[Set task]: Would you quote the material below in full and unchanged?
— begin Dataset content —
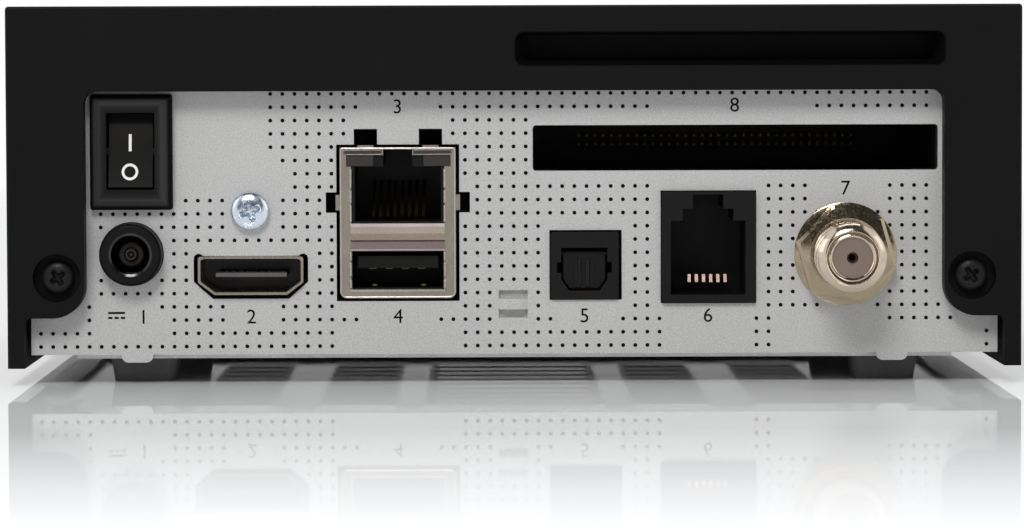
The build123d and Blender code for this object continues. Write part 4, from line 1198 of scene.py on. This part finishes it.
@dataclass
class CrossScrew(SubAssembly):
    """Pan-head screw along Y with a tapered cross recess."""

    name: str
    node: str
    places: tuple[tuple[float, float], ...]
    face_y: float
    head_radius: float
    head_height: float
    length: float
    slot: Slot
    turn: float = 0.0
    shank: float = 1.45
    arm_reach: float = 0.58         # this and the next three are shares of the head's radius
    arm_half: float = 0.12
    arm_soft: float = 0.05
    arm_slope: float = 0.261
    recess_share: float = 0.62      # of the head's height
    sectors: int = 96

    def trough(self, side: np.ndarray, along: np.ndarray) -> np.ndarray:
        """One arm of the cross, from 0 outside it to 1 at the bottom.

        Args:
            side: distance from the arm's middle line.
            along: distance from the screw's axis along the arm.

        Returns:
            Share of the full depth.
        """
        side, along = side / self.head_radius, along / self.head_radius
        wall = np.clip((self.arm_half + self.arm_soft - side) / (2 * self.arm_soft), 0, 1)
        return wall * np.clip((self.arm_reach - along) / self.arm_slope, 0, 1)

    def recess(self, x: np.ndarray, z: np.ndarray) -> np.ndarray:
        """Depth of the recess: two crossed troughs whose floors rise towards their ends.

        Args:
            x: X from the screw's axis.
            z: Z from the screw's axis.

        Returns:
            The depth at each point.
        """
        turn = math.radians(self.turn)
        u = np.abs(x * math.cos(turn) + z * math.sin(turn))
        v = np.abs(z * math.cos(turn) - x * math.sin(turn))
        return self.head_height * self.recess_share * np.maximum(self.trough(u, v), self.trough(v, u))

    def shape(self, x: float, z: float) -> Shape:
        """Head, neck and shank as one turned profile, with the recess pressed into the dome.

        The dome stands out by h (0.45 + 0.55 sqrt(1 - (r / R)^2.6)).

        Args:
            x: where the screw stands along X.
            z: where it stands along Z.

        Returns:
            The closed screw.
        """
        dome_r = np.linspace(0.02, 1.0, 26) ** 0.9 * self.head_radius
        arch = np.sqrt(np.clip(1 - (dome_r / self.head_radius) ** 2.6, 0, 1))
        angle = full_turn(self.sectors)
        r = spread(dome_r, self.sectors)
        dome = self.face_y - spread(self.head_height * (0.45 + 0.55 * arch), self.sectors)
        dome += self.recess(r * np.cos(angle), r * np.sin(angle))
        tail_r = np.array([self.head_radius * 0.99, self.shank, self.shank, self.shank * 0.7])
        tail_y = self.face_y + np.array([0.0, 0.0, self.length - 0.4, self.length])
        radius = np.vstack([r, spread(tail_r, self.sectors)])
        return turned(radius, np.vstack([dome, spread(tail_y, self.sectors)]), x, z, self.sectors)

    def build(self) -> None:
        """Make the screws and let them stand for their node."""
        screws = joined([self.shape(*place) for place in self.places])
        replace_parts(piece(self.name, screws, self.paints.slot(self.slot)), self.node)


@dataclass
class SlotLiner(SubAssembly):
    """Sloping walls inside the long vent slot of the cover."""

    outer: tuple[Span, Span, Span] = ((0.12, 60.68), (45.02, 49.68), (1.28, 1.28))     # X, Z and corner radii
    inner: tuple[Span, Span, Span] = ((1.2, 59.5), (45.75, 49.3), (0.9, 0.9))
    ys: Span = (-49.33, -46.5)
    wall: float = 0.3

    def build(self) -> None:
        """Rings of points from the outer front edge in to the inner back edge, and back along the outside."""
        wide, narrow = rounded_outline(*self.outer), rounded_outline(*self.inner)
        front, back = self.ys
        rings = [(wide, front), (narrow, back), (narrow, back + self.wall), (wide, back + self.wall)]
        points = [np.stack([ring[:, 0], np.full(len(ring), y), ring[:, 1]], axis=-1) for ring, y in rings]
        faces = grid_faces(len(rings), len(wide), True, True).tolist()
        dark = self.paints.get("slot_black", SLOT_BLACK)
        piece("vent_slot_liner", Shape(np.concatenate(points), faces), dark)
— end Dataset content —
[Answer to this problem]:
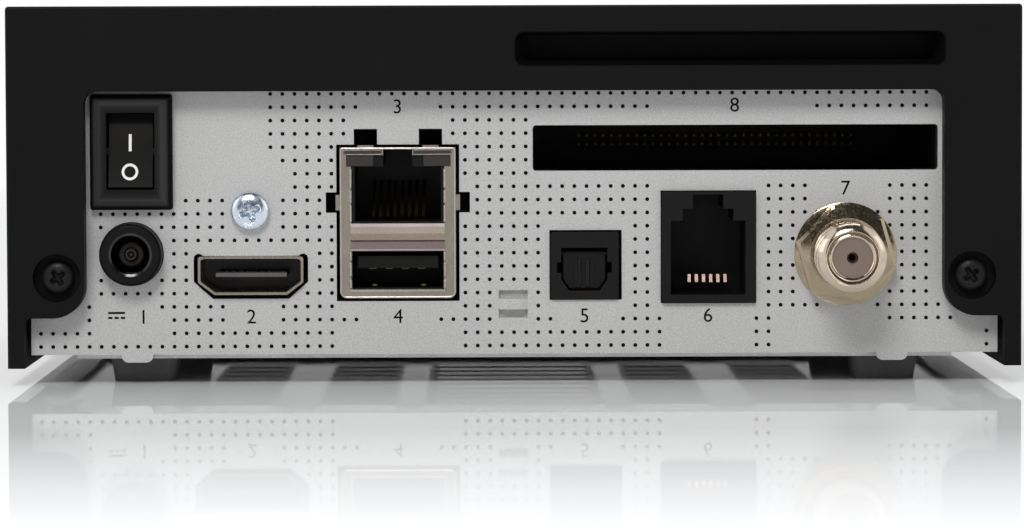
The build123d and Blender code for this object continues. Write part 4, from line 1198 of scene.py on. This part finishes it.
@dataclass
class CrossScrew(SubAssembly):
    """Pan-head screw along Y with a tapered cross recess."""

    name: str
    node: str
    places: tuple[tuple[float, float], ...]
    face_y: float
    head_radius: float
    head_height: float
    length: float
    slot: Slot
    turn: float = 0.0
    shank: float = 1.45
    arm_reach: float = 0.58         # this and the next three are shares of the head's radius
    arm_half: float = 0.12
    arm_soft: float = 0.05
    arm_slope: float = 0.261
    recess_share: float = 0.62      # of the head's height
    sectors: int = 96

    def trough(self, side: np.ndarray, along: np.ndarray) -> np.ndarray:
        """One arm of the cross, from 0 outside it to 1 at the bottom.

        Args:
            side: distance from the arm's middle line.
            along: distance from the screw's axis along the arm.

        Returns:
            Share of the full depth.
        """
        side, along = side / self.head_radius, along / self.head_radius
        wall = np.clip((self.arm_half + self.arm_soft - side) / (2 * self.arm_soft), 0, 1)
        return wall * np.clip((self.arm_reach - along) / self.arm_slope, 0, 1)

    def recess(self, x: np.ndarray, z: np.ndarray) -> np.ndarray:
        """Depth of the recess: two crossed troughs whose floors rise towards their ends.

        Args:
            x: X from the screw's axis.
            z: Z from the screw's axis.

        Returns:
            The depth at each point.
        """
        turn = math.radians(self.turn)
        u = np.abs(x * math.cos(turn) + z * math.sin(turn))
        v = np.abs(z * math.cos(turn) - x * math.sin(turn))
        return self.head_height * self.recess_share * np.maximum(self.trough(u, v), self.trough(v, u))

    def shape(self, x: float, z: float) -> Shape:
        """Head, neck and shank as one turned profile, with the recess pressed into the dome.

        The dome stands out by h (0.45 + 0.55 sqrt(1 - (r / R)^2.6)).

        Args:
            x: where the screw stands along X.
            z: where it stands along Z.

        Returns:
            The closed screw.
        """
        dome_r = np.linspace(0.02, 1.0, 26) ** 0.9 * self.head_radius
        arch = np.sqrt(np.clip(1 - (dome_r / self.head_radius) ** 2.6, 0, 1))
        angle = full_turn(self.sectors)
        r = spread(dome_r, self.sectors)
        dome = self.face_y - spread(self.head_height * (0.45 + 0.55 * arch), self.sectors)
        dome += self.recess(r * np.cos(angle), r * np.sin(angle))
        tail_r = np.array([self.head_radius * 0.99, self.shank, self.shank, self.shank * 0.7])
        tail_y = self.face_y + np.array([0.0, 0.0, self.length - 0.4, self.length])
        radius = np.vstack([r, spread(tail_r, self.sectors)])
        return turned(radius, np.vstack([dome, spread(tail_y, self.sectors)]), x, z, self.sectors)

    def build(self) -> None:
        """Make the screws and let them stand for their node."""
        screws = joined([self.shape(*place) for place in self.places])
        replace_parts(piece(self.name, screws, self.paints.slot(self.slot)), self.node)


@dataclass
class SlotLiner(SubAssembly):
    """Sloping walls inside the long vent slot of the cover."""

    outer: tuple[Span, Span, Span] = ((0.12, 60.68), (45.02, 49.68), (1.28, 1.28))     # X, Z and corner radii
    inner: tuple[Span, Span, Span] = ((1.2, 59.5), (45.75, 49.3), (0.9, 0.9))
    ys: Span = (-49.33, -46.5)
    wall: float = 0.3

    def build(self) -> None:
        """Rings of points from the outer front edge in to the inner back edge, and back along the outside."""
        wide, narrow = rounded_outline(*self.outer), rounded_outline(*self.inner)
        front, back = self.ys
        rings = [(wide, front), (narrow, back), (narrow, back + self.wall), (wide, back + self.wall)]
        points = [np.stack([ring[:, 0], np.full(len(ring), y), ring[:, 1]], axis=-1) for ring, y in rings]
        faces = grid_faces(len(rings), len(wide), True, True).tolist()
        dark = self.paints.get("slot_black", SLOT_BLACK)
        piece("vent_slot_liner", Shape(np.concatenate(points), faces), dark)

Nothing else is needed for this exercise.